Secretary of State Alex Padilla says there is no evidence the 2016 California state elections were compromised in any way by the Russians. But lawmakers aren't taking any chances with the midterm elections fast approaching.

Gov. Jerry Brown signed legislation Wednesday that will help identify cyber threats and false information online.

Padilla says, "a big part of it has to do with the public being confident in the integrity of elections, so when we have instances like we had in the June primary, thousands of people showing up to vote, their names were not on the roster. Right away, 'Is it the Russians, have we been hacked?'"

Padilla says the June primary incident was, in fact, a clerical error.

It affected 118,000 voters at more than 1,500 precincts.

Provisional ballots are always available for voters in such cases but the new legislation hopes to prevent future similar glitches. It allocates $134 million for voting equipment upgrades and $2 million for a new "Office of Elections Cybersecurity".

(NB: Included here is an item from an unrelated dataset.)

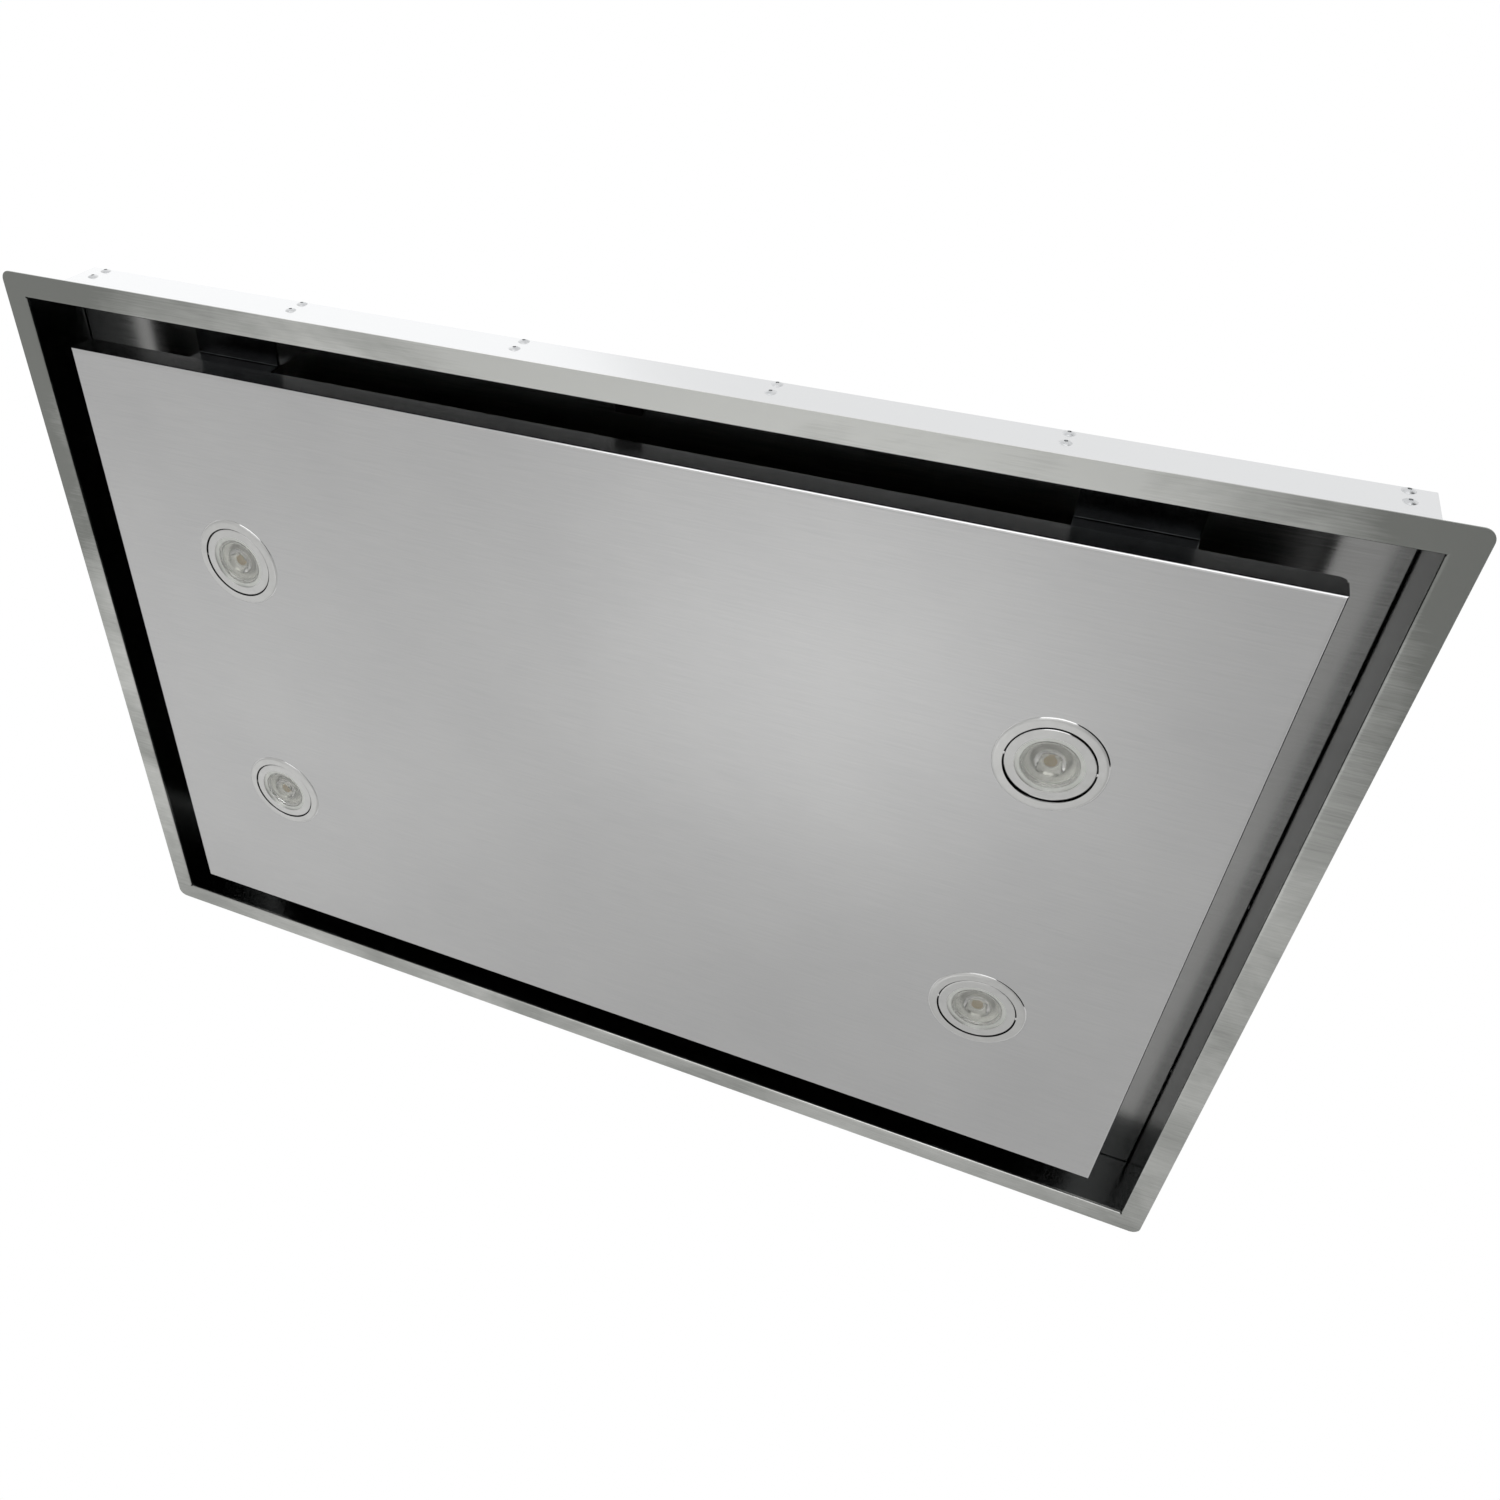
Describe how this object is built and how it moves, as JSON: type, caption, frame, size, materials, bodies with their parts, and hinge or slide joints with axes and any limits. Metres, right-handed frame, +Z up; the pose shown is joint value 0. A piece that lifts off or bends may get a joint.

Padilla explains, "we've done agency-wide audits. We're filling vulnerabilities. We have 24-7 monitoring, upgrading servers, improving firewalls. All those things so that the public continue to have the confidence they deserve when they cast their ballot."

The improvements include state election staff training to minimize the risk of clicking on malware or exposing passwords, but Padilla warns the state needs more federal support to maintain a foolproof election system.

He says, "the last time we significantly invested in elections was more than 15 years ago in response to butterfly ballots and hanging chads during the 2000 elections. We face cyber threats every single day and we need to invest in security on a regular basis, not just every 15 years."